Using the records below, report how many lines hold "materials", with no extra text.

§ Supplied material:
..........
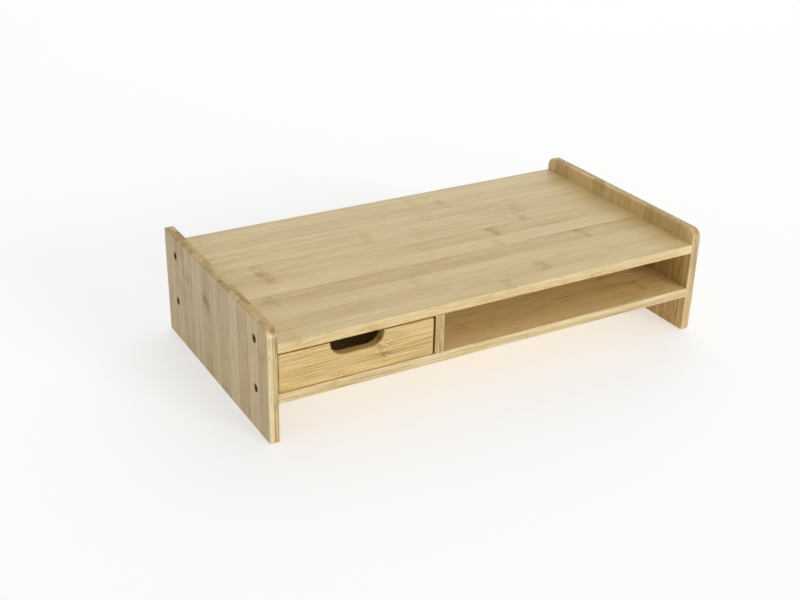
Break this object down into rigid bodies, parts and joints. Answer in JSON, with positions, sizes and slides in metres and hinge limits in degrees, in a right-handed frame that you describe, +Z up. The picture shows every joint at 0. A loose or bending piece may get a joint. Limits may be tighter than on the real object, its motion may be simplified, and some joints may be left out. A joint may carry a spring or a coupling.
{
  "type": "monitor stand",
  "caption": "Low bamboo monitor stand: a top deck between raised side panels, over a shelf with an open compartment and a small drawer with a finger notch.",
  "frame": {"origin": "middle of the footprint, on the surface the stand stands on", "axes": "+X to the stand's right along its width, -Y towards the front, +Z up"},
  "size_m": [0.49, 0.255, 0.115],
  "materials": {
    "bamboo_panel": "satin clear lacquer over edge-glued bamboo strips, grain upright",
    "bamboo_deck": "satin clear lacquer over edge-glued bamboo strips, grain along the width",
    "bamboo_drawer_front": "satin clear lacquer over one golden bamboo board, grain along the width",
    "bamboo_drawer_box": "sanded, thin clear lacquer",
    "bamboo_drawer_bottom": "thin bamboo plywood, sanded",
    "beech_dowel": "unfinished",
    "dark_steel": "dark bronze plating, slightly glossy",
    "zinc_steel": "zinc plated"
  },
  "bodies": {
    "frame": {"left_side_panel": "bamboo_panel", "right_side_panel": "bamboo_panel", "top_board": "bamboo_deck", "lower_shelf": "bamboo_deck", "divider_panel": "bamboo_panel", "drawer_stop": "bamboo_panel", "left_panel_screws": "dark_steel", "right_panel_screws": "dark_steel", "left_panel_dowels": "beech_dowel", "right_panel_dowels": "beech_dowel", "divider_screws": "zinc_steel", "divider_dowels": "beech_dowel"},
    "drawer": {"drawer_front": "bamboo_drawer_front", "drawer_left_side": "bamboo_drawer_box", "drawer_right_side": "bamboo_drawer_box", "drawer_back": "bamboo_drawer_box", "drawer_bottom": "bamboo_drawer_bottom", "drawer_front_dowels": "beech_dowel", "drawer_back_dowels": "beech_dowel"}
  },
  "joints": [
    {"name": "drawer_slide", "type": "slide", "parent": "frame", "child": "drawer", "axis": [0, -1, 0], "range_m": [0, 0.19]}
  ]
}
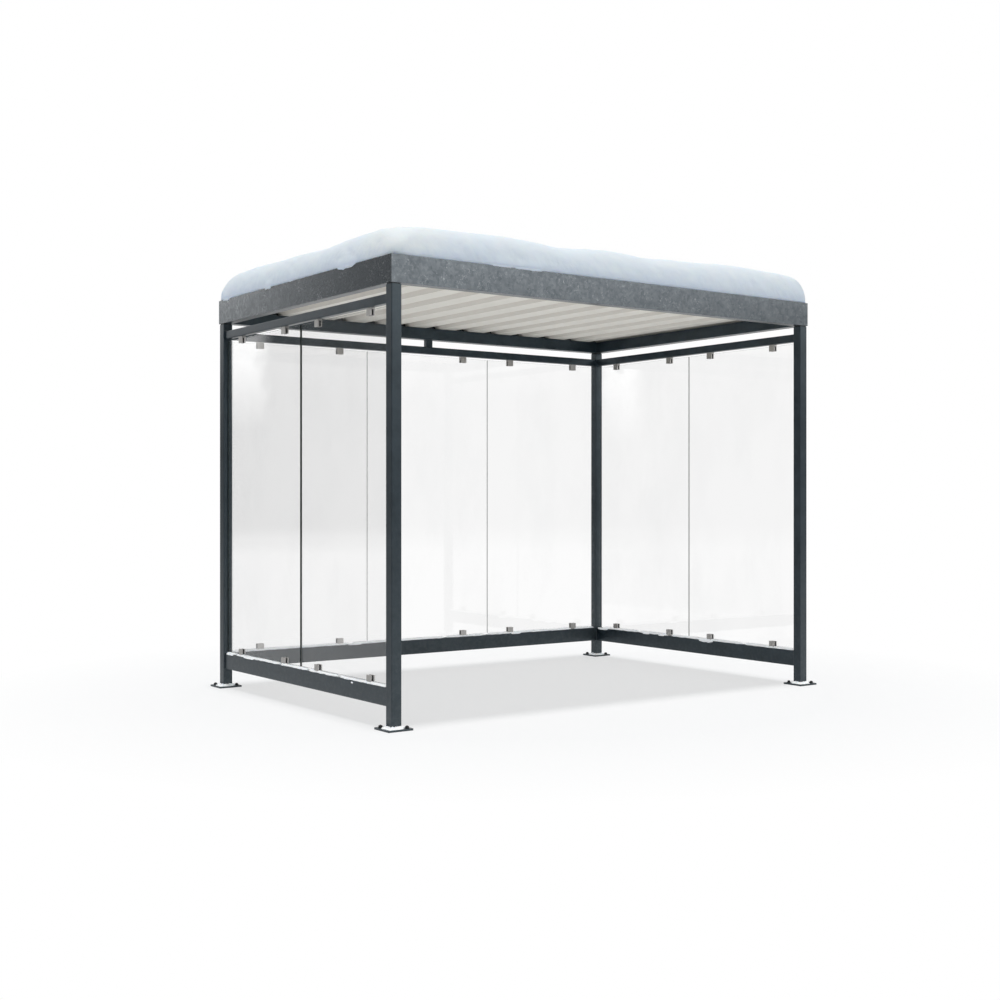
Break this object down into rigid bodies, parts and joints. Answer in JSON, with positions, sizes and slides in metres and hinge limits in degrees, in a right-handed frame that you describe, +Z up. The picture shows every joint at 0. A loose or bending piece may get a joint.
..........
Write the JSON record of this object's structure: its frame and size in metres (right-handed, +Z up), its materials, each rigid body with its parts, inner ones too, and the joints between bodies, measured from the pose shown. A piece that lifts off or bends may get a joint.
..........
§ Written answer: 2